Consumer Confidence Sags; Fed Wants More Stimulus; Gold Gains $38 an Ounce
Posted on | August 30, 2011 | 6 Comments
The relationship between these factors is not entirely coincidental:
Gold prices soared Tuesday as Chicago Federal Reserve Bank President Charles Evans called for further monetary easing. The rally continued in after-hours trading after the Fed’s latest minutes from the Federal Open Market Committee meeting in August showed a growing number of presidents calling for more stimulus.
Gold for December delivery surged $38.20 to settle at $1,829.80 an ounce at the Comex division of the New York Mercantile Exchange.
The FOMC report is online here. It’s worth noting that gold is still below the record price near $1,900 it set Aug. 22, but the talk of more “easing” (Fed-speak for deliberate inflation) suggests that predictions of gold prices reaching $2,500 within the next few months are not unrealistic. My point is that rising gold prices cannot be dismissed as a mere speculative “bubble” so long as inflation undermines the dollar, bad fiscal policy undermines treasuries, and gloomy economic prospects undermine stocks.
The stock market nowadays is kind of a perverse measurement, as the talk of more stimulus from the Fed was cited as the cause for Tuesday’s $20 gain in the Dow Jones Industrial Average. In other word (a) the economy sucks, so (b) the Fed will do more stimulus, which means (c) cheap money for major financial institutions, so (d) buy, buy, buy!
If such dubious Wall Street logic worries you, you’re not alone:
Confidence among U.S. consumers plunged to the lowest level in more than two years as Americans’ outlooks for employment and incomes soured.

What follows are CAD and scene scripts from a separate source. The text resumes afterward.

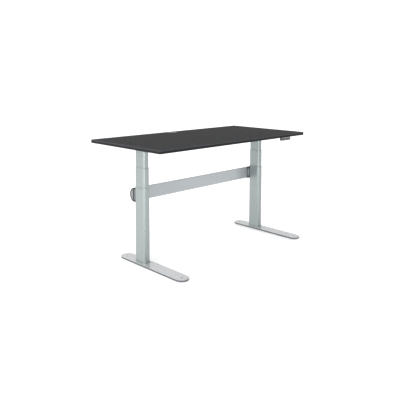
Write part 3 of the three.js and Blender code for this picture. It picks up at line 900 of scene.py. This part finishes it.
# %% Handset panel and body
UPRIGHT = Matrix.Rotation(math.radians(90), 4, "X")
PANEL = 2 * MM
low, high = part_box("handset_housing")
face_y = low.y
panel_middle = Vector(((low.x + high.x) / 2, 0, (low.z + high.z) / 2))
BUTTONS = ("up", "down", "memory_1", "memory_2", "memory_3")
button_places = [around(f"{name}_button")[0] for name in BUTTONS]
display_middle, display_size = around("handset_display")
holes = [(place.x - panel_middle.x, 0, 11.6 * MM, 9.6 * MM, 1.6 * MM, 4) for place in button_places]
WINDOW_PLAY = 0.6 * MM
window_x = display_middle.x - panel_middle.x
holes.append((window_x, 0, display_size.x + WINDOW_PLAY, display_size.z + WINDOW_PLAY, 0, 0))
front = plate((0, 0, high.x - low.x, high.z - low.z, 3 * MM, 5), holes, 0, PANEL)
on_front_rim = lambda e: all(abs(v.co.x) > 0.058 or abs(v.co.y) > 0.0115 for v in e.verts)
soften(front, 0.7 * MM, 3, 50, on_front_rim)
LIP_START = Vector((0, 6.6 * MM, 0))
everything = front.verts[:] + front.edges[:] + front.faces[:]
bmesh.ops.bisect_plane(front, geom=everything, plane_co=LIP_START, plane_no=(0, 1, 0))
for face in front.faces:
    face.material_index = 1 if face.calc_center_median().y > LIP_START.y else 0
front_at = Matrix.Translation((panel_middle.x, face_y + PANEL, panel_middle.z)) @ UPRIGHT
turn_to(front, front_at)
BODY_DEPTH = 20 * MM
body = round_box(
    (-(high.x - low.x) / 2, -(high.z - low.z) / 2, -(BODY_DEPTH - PANEL)),
    ((high.x - low.x) / 2, (high.z - low.z) / 2, 0),
    3 * MM,
    5,
)
soften(body, 1.2 * MM, 3, 50, lambda e: all(v.co.z < -0.005 for v in e.verts))
open_face = max(facing(body, 2, 1), key=lambda f: f.calc_area())
recess(body, open_face, PANEL, BODY_DEPTH - 2 * PANEL)
turn_to(body, front_at)
tab_low = Vector((panel_middle.x - 45 * MM, face_y + BODY_DEPTH - 0.5 * MM, high.z - 3 * MM))
tab = soften(round_box(tab_low, Vector((panel_middle.x + 45 * MM, high.y, high.z)), 4 * MM, 5), 0.5 * MM, 2)
settle(front, "handset_panel", "top", [panel_grey, lip_grey], ["handset_housing"])
settle(joined([body, tab]), "handset_body", "top", [black])
spots = [(panel_middle.x + dx, face_y + 37 * MM, high.z - 3 * MM) for dx in (-30 * MM, 30 * MM)]
settle(screws(spots, 3.6 * MM, 2 * MM, (0, 0, -1)), "handset_screws", "top", [zinc])

# %% [markdown]
# The display is a smoked window, dark while the desk rests. Each button is a rounded tile on a thin
# flange, and carries a raised mark: a triangle to go up, one to go down, and one, two or three dots for the
# stored heights. The marks are part of the button, so they travel with it.

# %% Display
glass = soften(round_box(*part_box("handset_display"), 0), 0.4 * MM, 2)
settle(glass, "handset_window", "top", [window], ["handset_display"])

# %% Buttons
PROUD = 0.8 * MM
MARK = 0.15 * MM


def mark(name):
    """The raised sign on a button, flat on the XY plane."""
    bm = bmesh.new()
    if name in ("up", "down"):
        way = 1 if name == "up" else -1
        aim = Matrix.Rotation(0 if way > 0 else math.pi, 4, "Z")
        bmesh.ops.create_circle(bm, cap_ends=True, segments=3, radius=2.4 * MM, matrix=aim)
    else:
        count = int(name[-1])
        for i in range(count):
            spot = Matrix.Translation(((i - (count - 1) / 2) * 2.4 * MM, 0, 0))
            bmesh.ops.create_circle(bm, cap_ends=True, segments=16, radius=0.75 * MM, matrix=spot)
    return drawn_out(bm, (0, 0, MARK))


for name, place in zip(BUTTONS, button_places):
    node = f"{name}_button"
    stem_depth = -3.3 * MM
    tile = round_box((-5.5 * MM, -4.5 * MM, stem_depth), (5.5 * MM, 4.5 * MM, PROUD - MARK), 1.5 * MM, 5)
    soften(tile, 0.5 * MM, 3, 50, lambda e: all(v.co.z > 0 for v in e.verts))
    flange_top = stem_depth + 1 * MM
    flange = round_box((-6.3 * MM, -5.5 * MM, stem_depth), (6.3 * MM, 5.5 * MM, flange_top), 1.5 * MM, 5)
    sign = mark(name)
    bmesh.ops.translate(sign, vec=(0, 0, PROUD - MARK), verts=sign.verts)
    for sign_face in sign.faces:
        sign_face.material_index = 1
    button = joined([tile, flange, sign])
    turn_to(button, Matrix.Translation((place.x, face_y, panel_middle.z)) @ UPRIGHT)
    settle(button, f"{node}_tile", node, [black, legend], [node])

# %% [markdown]
# ## Control box
# The box under the desktop is a moulded tray hung on a steel lid, whose two ears are screwed to the board.
# It is sunk from a solid block, ribbed underneath to shed heat, and has the mains inlet in its rear wall.

# %% Control box
BOX_WALL = 2 * MM
low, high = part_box("control_box_tray")
inlet_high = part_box("mains_inlet")[1]
tray = round_box(low, high, 6 * MM, 6)
soften(tray, 1.2 * MM, 3, 50, lambda e: all(v.co.z < (low.z + high.z) / 2 for v in e.verts))
mouth = max(facing(tray, 2, 1), key=lambda f: f.calc_area())
recess(tray, mouth, BOX_WALL, high.z - low.z - BOX_WALL)
ribs = []
for i in range(9):
    x = low.x + 40 * MM + i * 22.5 * MM
    rib_low = (x, low.y + 14 * MM, low.z - 1.2 * MM)
    rib_high = (x + 4 * MM, high.y - 14 * MM, low.z + 0.5 * MM)
    rib = round_box(rib_low, rib_high, 1.9 * MM, 5)
    ribs.append(soften(rib, 0.6 * MM, 2, 50))
settle(joined([tray, *ribs]), "control_box_shell", "top", [black], ["control_box_tray"])
lid_low, lid_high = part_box("control_box_lid")
lid = soften(round_box(lid_low, lid_high, 8 * MM, 6), 0.5 * MM, 2)
settle(lid, "control_box_cover", "top", [dark_paint], ["control_box_lid"])
ears = [x for x in (lid_low.x + 9 * MM, lid_high.x - 9 * MM)]
spots = [(x, y, lid_low.z) for x in ears for y in (lid_low.y + 14 * MM, lid_high.y - 14 * MM)]
settle(screws(spots, 4.5 * MM, 2.4 * MM, (0, 0, -1)), "control_box_screws", "top", [zinc])

# %% Mains inlet
inlet_middle, inlet_size = around("mains_inlet")
FACE_SKIN = 1.5 * MM
face_plate = plate(
    (0, 0, inlet_size.x, inlet_size.z, 2 * MM, 4), [(0, 0, 22 * MM, 13.4 * MM, 2.5 * MM, 4)], -FACE_SKIN, 0
)
soften(face_plate, 0.3 * MM, 2, 60, lambda e: all(v.co.z > -0.0002 for v in e.verts))
cup = round_box((-11 * MM, -6.7 * MM, -(inlet_size.y - 1 * MM)), (11 * MM, 6.7 * MM, -FACE_SKIN), 2.5 * MM, 4)
cup_mouth = max(facing(cup, 2, 1), key=lambda f: f.calc_area())
recess(cup, cup_mouth, 0.4 * MM, 14 * MM)
inlet_face = Matrix.Translation((inlet_middle.x, inlet_high.y, inlet_middle.z))
BACKWARD = inlet_face @ Matrix.Rotation(math.radians(-90), 4, "X")
inlet = turn_to(joined([face_plate, cup]), BACKWARD)
settle(inlet, "mains_inlet_socket", "top", [black], ["mains_inlet"])
blades = []
for x, y in ((-7 * MM, -1.5 * MM), (0, 1.5 * MM), (7 * MM, -1.5 * MM)):
    blade = round_box((x - 1 * MM, y - 2 * MM, -15.6 * MM), (x + 1 * MM, y + 2 * MM, -3 * MM), 0)
    blades.append(soften(blade, 0.3 * MM, 2))
settle(turn_to(joined(blades), BACKWARD), "mains_blades", "top", [zinc])

# %% [markdown]
# ## Cables
# The motor leads and the handset's lead run under the desktop to the control box. Each packed lead already
# follows its route, so it keeps its shape and takes a rubber finish. Clips hold them up: a clip is half a
# turned ring with two legs, and an ear with a screw. A rubber bush, a turned ring laid on its side, lines
# the hole in each arm where a motor lead passes through.

# %% Cable finish
for lead in ("left_motor_cable", "right_motor_cable", "handset_cable"):
    wire = bpy.data.objects[lead]
    wire.material_slots[0].material = sheath.material

# %% Cable clips
CLIP_AT = [
    ((-0.45, 0.031, 0.859), 0),
    ((-0.35, 0.031, 0.859), 2),
    ((-0.06, 0.050, 0.859), 4),
    ((0.48, 0.038, 0.859), -8),
    ((0.503, -0.162, 0.859), 113),
    ((0.45, -0.022, 0.859), 125),
]
BOARD_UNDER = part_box("desktop")[0].z
clips = []
for place, heading in CLIP_AT:
    rise = BOARD_UNDER - place[2]
    section = [(3.4 * MM, -3 * MM), (4.6 * MM, -3 * MM), (4.6 * MM, 3 * MM), (3.4 * MM, 3 * MM)]
    arch = turned(section + section[:1], (0, 0, 0), 16, math.pi, math.pi)
    turn_to(arch, Matrix.Rotation(math.radians(90), 4, "Z") @ Matrix.Rotation(math.radians(90), 4, "X"))
    legs = [round_box((-3 * MM, y, 0), (3 * MM, y + 1.2 * MM, rise), 0) for y in (-4.6 * MM, 3.4 * MM)]
    ear = round_box((-3 * MM, 4 * MM, rise - 1.5 * MM), (3 * MM, 13 * MM, rise), 2 * MM, 4)
    ear = soften(ear, 0.3 * MM, 2)
    head_at = Matrix.Translation((0, 9 * MM, rise - 1.5 * MM)) @ Matrix.Rotation(math.pi, 4, "X")
    head = turn_to(screw_head(2.4 * MM, 1.5 * MM, 20), head_at)
    clip = joined([arch, *legs, ear, head])
    clips.append(turn_to(clip, Matrix.Translation(place) @ Matrix.Rotation(math.radians(heading), 4, "Z")))
settle(joined(clips), "cable_clips", "top", [black])

# %% Cable bushes
bushes = []
HOLE_HEIGHT = 0.8506
BUSH = [(3.3 * MM, -3 * MM), (7 * MM, -3 * MM), (7.4 * MM, -1.5 * MM), (5.9 * MM, -1.2 * MM)]
BUSH += [(5.9 * MM, 1.2 * MM), (7.4 * MM, 1.5 * MM), (7 * MM, 3 * MM)]
BUSH += [(3.3 * MM, 3 * MM), (3.3 * MM, -3 * MM)]
for side in SIDES:
    arm_low, arm_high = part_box(f"{side}_support_arm")
    web = arm_high.x - SHEET / 2 if side == "left" else arm_low.x + SHEET / 2
    column = around(f"{side}_inner_tube")[0]
    along = Matrix.Translation((web, column.y, HOLE_HEIGHT)) @ Matrix.Rotation(math.radians(90), 4, "Y")
    bushes.append(turn_to(turned(BUSH, (0, 0, 0), 24), along))
settle(joined(bushes), "cable_bushes", "top", [black])
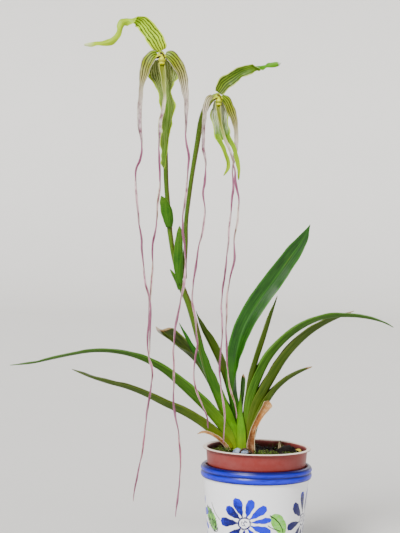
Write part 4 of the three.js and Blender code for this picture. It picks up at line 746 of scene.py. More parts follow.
def painted_glaze(glaze, blue, navy, green, dark_green):
    """Tin-glazed earthenware painted by brush: glossy off-white with cobalt blue and copper green strokes"""
    material, add, point = surface("painted_tin_glaze", Specular_IOR_Level=0.35)
    x, y, z = add("SeparateXYZ", point).outputs
    angle = add("ARCTAN2", x, add("MULTIPLY", y, -1))
    quarters = add("MULTIPLY_ADD", angle, 2 / math.pi, -DAISY_TURN * 2 / math.pi)
    # The painter set the second daisy closer than the rest
    for start, end, shift in ((0.42, 1.08, 0.085), (1.75, 3.05, -0.085)):
        closer = add("MapRange SMOOTHSTEP", angle, start, end, 0, shift)
        quarters = add("ADD", quarters, closer)
    level = add("MULTIPLY_ADD", z, 1 / MM, -DAISY_LEVEL)
    shaking = add("TexNoise", point, 1 / (6 * MM), 2.0)
    shake = add("VectorMath MULTIPLY_ADD", shaking.outputs["Color"], (1.8, 1.8, 0), (-0.9, -0.9, 0))
    brush = add("TexNoise", point, 1 / (3 * MM), 4.0, 0.7)

    def unrolled(shift):
        """Millimetres round and up the wall from the nearest motif of the four, and that motif's number"""
        moved = add("SUBTRACT", quarters, shift)
        number = add("ROUND", moved)
        round_wall = add("MULTIPLY", add("SUBTRACT", moved, number), math.pi / 2 * WALL_RADIUS)
        return add("VectorMath ADD", add("CombineXYZ", round_wall, level), shake), number

    def line(value, half, soft):
        """1 where value is within half of 0, fading to 0"""
        return add("MapRange SMOOTHSTEP", add("ABSOLUTE", value), half, half - soft)

    def scribble(size, half):
        """Curling pen lines about this many millimetres apart"""
        curls = add("TexNoise", point, 1 / (size * MM), 0.0)
        return line(add("SUBTRACT", curls, 0.5), half, half * 0.6)

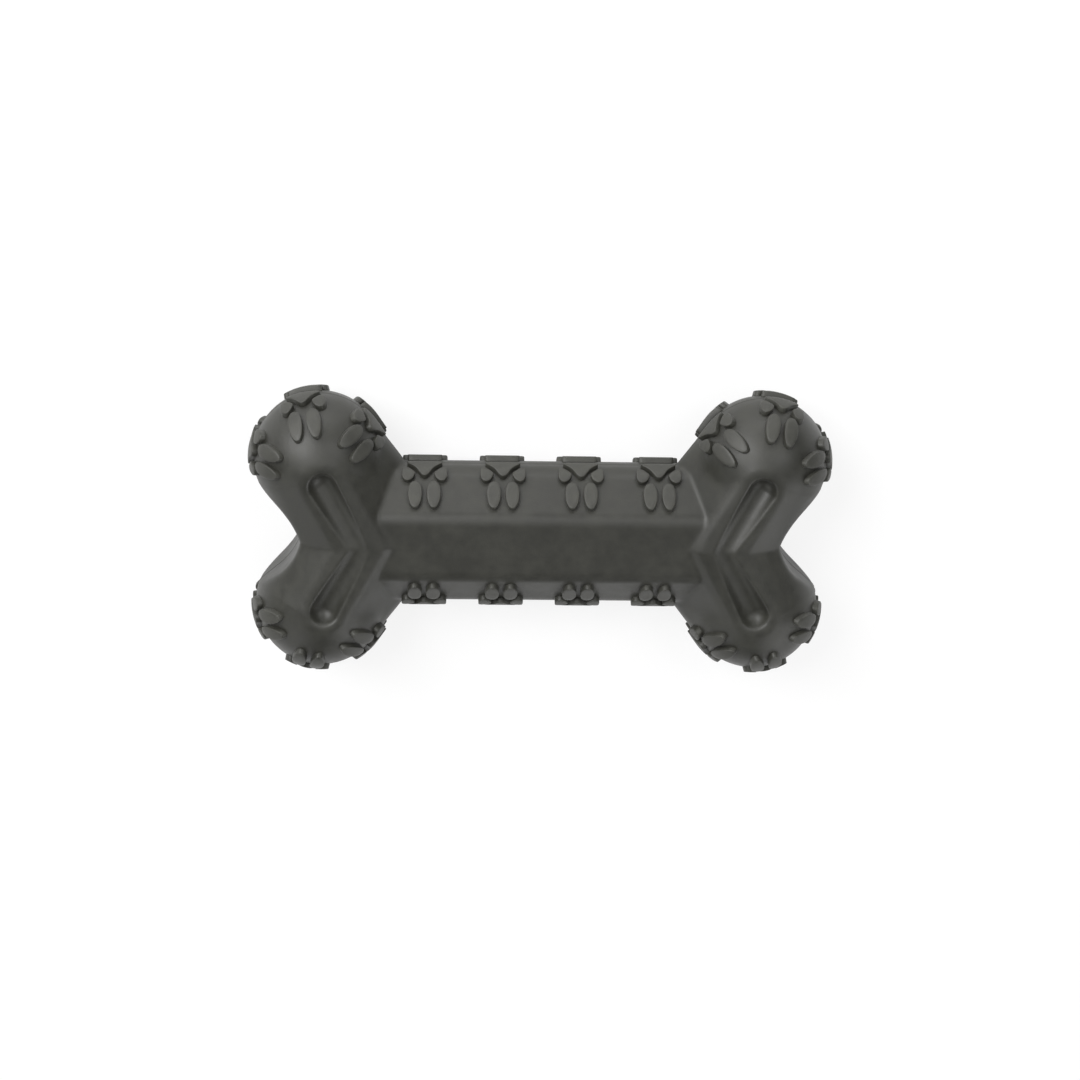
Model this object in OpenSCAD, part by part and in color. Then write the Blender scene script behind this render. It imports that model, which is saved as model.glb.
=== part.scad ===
// Rubber chew bone: a bevelled shaft, two pairs of arms that end in ball lobes, and raised paw prints.
// The bone lies on its back. X runs along it, Y across it, and Z up through its thickness.
// The origin is on the floor, under the middle of the bone.

/* [Lobes] */
// Radius of each ball lobe
lobe_r = 17.1; // [15:0.1:19]
// Distance along the bone from its middle to the centre of a lobe
lobe_x = 57.6; // [54:0.1:66]
// Distance across the bone from its middle line to the centre of a lobe
lobe_y = 20.1; // [18.5:0.1:24]

/* [Shaft] */
// Width of the shaft from ridge to ridge
shaft_w = 37.3; // [32:0.1:40]
// Thickness of the shaft from the front panel to the back panel
shaft_t = 28.8; // [25:0.1:31]
// Leg of the bevel between a ridge and a panel
bevel_leg = 10.4; // [8:0.1:12]
// Radius between a ridge and its bevel
ridge_round = 7; // [2:0.1:9]
// Radius between a bevel and its panel
panel_round = 5; // [2:0.1:8]

/* [Arms] */
// Distance from the middle of the bone to the point where two arms meet
arm_root_x = 46.5; // [43:0.1:49]
// Height of an arm's crown above the middle plane, at its root
arm_top = 17; // [15:0.1:17]
// Radius of an arm's crown at its root
crown_r = 22; // [19:0.1:26]
// Slope of an arm's flank where it runs down to the panel, in degrees
flank_slope = 49; // [42:1:58]
// Distance from the middle of the bone to the tip of a panel
panel_tip_x = 37.9; // [35:0.1:41]
// Distance from the middle of the bone to the corner of an end valley
valley_x = 62.2; // [59:0.1:65]
// Angle between the flat wall of a valley and the direction along the bone, in degrees
valley_angle = 40.4; // [36:0.1:46]
// Depth to which the flat wall of a valley cuts into a lobe
valley_cut = 2.2; // [1:0.1:3]
// Radius of the hollow between the corner of a valley and its flat wall
valley_round = 20; // [14:0.5:30]

/* [Grooves] */
// Width of the round-bottomed groove in each arm
groove_w = 7; // [4:0.1:8]
// Depth of the groove below the top of the lobes, at its outer end
groove_depth = 3.5; // [2:0.1:4]
// Depth of the groove below the top of the lobes, where two arms meet
groove_root_depth = 1.4; // [1:0.1:3]
// Distance along the bone to the centre of a groove's outer end
groove_end_x = 55.9; // [53:0.1:59]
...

The Conference Board’s index slumped to 44.5, the weakest since April 2009, from a revised 59.2 reading in July, figures from the New York-based research group showed today. It was the biggest point drop since October 2008. A separate report showed home prices declined for a ninth month.
Let me point out something curious: Even though unemployment is around 9%, it’s been more or less stable at that rate for the past year. If the unemployment rate is not getting worse, then why is consumer confidence trending downward?
Simple answer: Inflation.
People get a lingering sense of unease when inflation silently erodes their earnings, even if they don’t have any reason to fear losing their jobs. And the biggest single asset that most people own is their homes, the value of which has actually been declining all year long. So they’re paying higher prices for consumer goods and services, even while the value of their homes decline, and it is thus hardly surprising that consumer confidence is down.
Think about what all this means: The housing market in the tank, consumer confidence down, Fed officials calling for “QE3.” As I’ve said before, “None Dare Call It Stagflation” — i.e., a return to the economic swamp into which Keynesian policy led us in the 1970s. And if this analysis is correct, gold is actually a bargain at $1,830.
However, because I don’t want to accused of hyping a “bubble,” here’s a video in which Alix Jones of TheStreet.com interviews market strategist Phil Streible, who is bearish on gold:
Streible may be right and I may be wrong. What do you think?
Comments
6 Responses to “Consumer Confidence Sags; Fed Wants More Stimulus; Gold Gains $38 an Ounce”
August 31st, 2011 @ 12:15 am
I bought my class ring when gold was about $300 an ounce. (It’s solid gold.) If we get QE3, I’m going to sell the thing and put it towards a Prius, because inflated currency means higher gas prices.
August 31st, 2011 @ 1:30 am
Well if The Won wants it, Boehner is going to give it to him…in the name of reaching across the isle of course.
August 31st, 2011 @ 2:15 am
Real unemployment is around 19% right now, so yeah, inflation is a very, very real threat too, but unemployment is really way higher than the official figures. Once all the money that has been printed under “quantitative easing” gets into circulation velocity we’ll have hyperinflation sure enough. It’s like the Sword of Damocles right now, just hanging there waiting for the thread to break.
August 31st, 2011 @ 2:46 am
Did the Weimar Republic give up after Pearl Harbor? Hell no!
August 31st, 2011 @ 3:45 am
The reason inflation isn’t already bad after the first two “easings” – which basically amounted to the FRB buying US Treasury debt – is because it’s being hidden. The money doesn’t make the sudden impact directly, because it doesn’t enter the system until the government actually spends the borrowed money over time. Also, the rise in energy and food prices isn’t reflected in the CPI (because they are so volatile, but that is hardly a reason to hide their effect) as they aren’t included in the overall “basket” of products used to determine consumer inflation.
This and the repeated nature of the act have stimulated investment bankers, mainly, who are buying equities with cheaper dollars, so market appreciation is illusory. But it’s also enable the FRB to keep the interest rates down, helping the federal government immensely but only putting off the inevitable tightening to another day, when it will hurt worse. It is hard to see this action as anything but an attempt to help Obama politically. Bernanke knows darned well what is going on with the money supply.